From Bravo’s “Watch What Happens: Live” to GSN’s “The American Bible Challenge,” prolific producer Michael Davies has had no less than half a dozen series and pilots in the hopper at any given time during the past few years at his Sony Pictures TV-based Embassy Row banner.

With all this activity, what could make Davies take a detour into working as on-air talent himself? In a word: soccer. A podcast that Davies started with friend and fellow soccer nut Roger Bennett has evolved into a half-hour weekly series that bows tonight at 10 p.m. on NBC Sports Network. “Men in Blazers” will run Monday nights throughout the Premier League soccer season, which wraps in May.

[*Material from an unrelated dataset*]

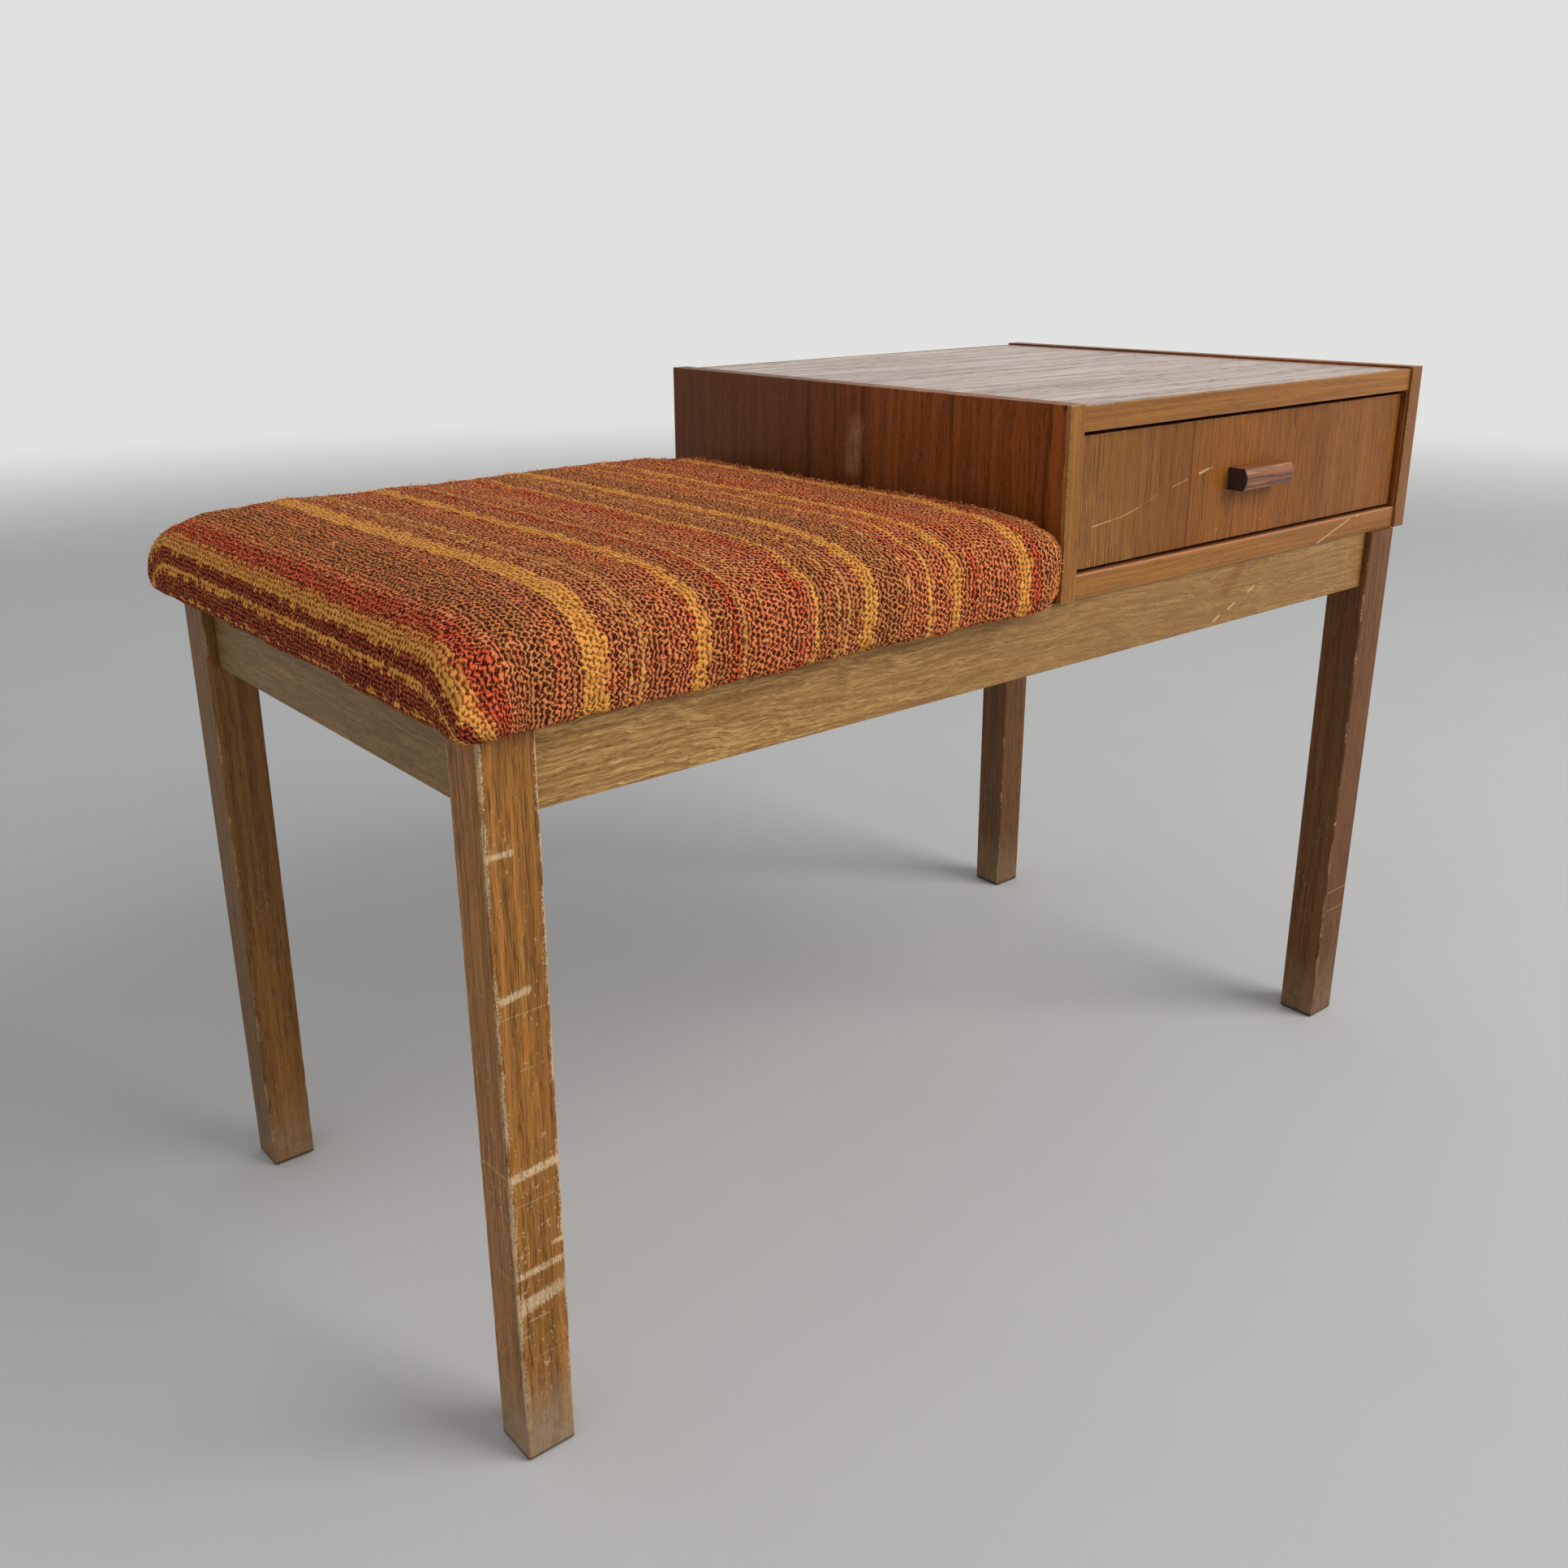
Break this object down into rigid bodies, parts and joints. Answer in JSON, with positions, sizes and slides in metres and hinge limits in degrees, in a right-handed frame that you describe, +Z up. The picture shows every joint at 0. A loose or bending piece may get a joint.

“It was really very organic,” Davies said of the program’s transition to television. “It wasn’t any sort of grand plan. We just wanted to see where it took us and this is where it has.”

Joked Bennett: “We’re beneficiaries of the fact that they’ll let anyone on American television nowadays — even bald people.”

For Davies (pictured left) and Bennett (right), it all started with a chance meeting at a wedding during the 2006 World Cup final, where they commiserated over having to miss the big game. “Missing the World Cup final is like missing your own bar mitzvah,” remarked Bennett. “It doesn’t happen. I was a horrible person to be around, but misery loves company and I found another gentleman who was bent out of shape and it turned out to be Davo.”

With laughs and a bit of self-deprecation the two told Variety that they never intended to become a sports brand. The podcast began simply as a way to talk about the sport and subjects they found interesting.

“The fact is that Roger and I enjoy talking to each other about football and ‘Downton Abbey,’ and we’re also very interested in ‘Game of Thrones,’ said Davies. “It wasn’t really a plan to set up a global sub-optimal soccer business; it was really about wanting to have a conversation with my mate Roge. …If no TV network had come to make a deal with us we’d still be meeting every week and talking about all of this stuff.”

Following the creation of their podcast, “Men in Blazers” was featured on SiriusXM, and then the two found themselves creating content for Grantland, the sports and pop-culture blog associated with ESPN. This year, ESPN sent Davies and Bennett to Brazil travel to cover the World Cup on-camera. Those telecasts caught the attention of producers at NBC Sports, which has invested big in Premier League rights.

The latest incarnation of “Men in Blazers” on NBCSN will break down the action for American soccer fans through what Davies describes as “the least technically ambitious show in the history of the medium.” It’s still quite a commitment for Davies, who is on the set most nights with Andy Cohen on “Watch What Happens: Live,” in addition to juggling exec producer duties on other shows.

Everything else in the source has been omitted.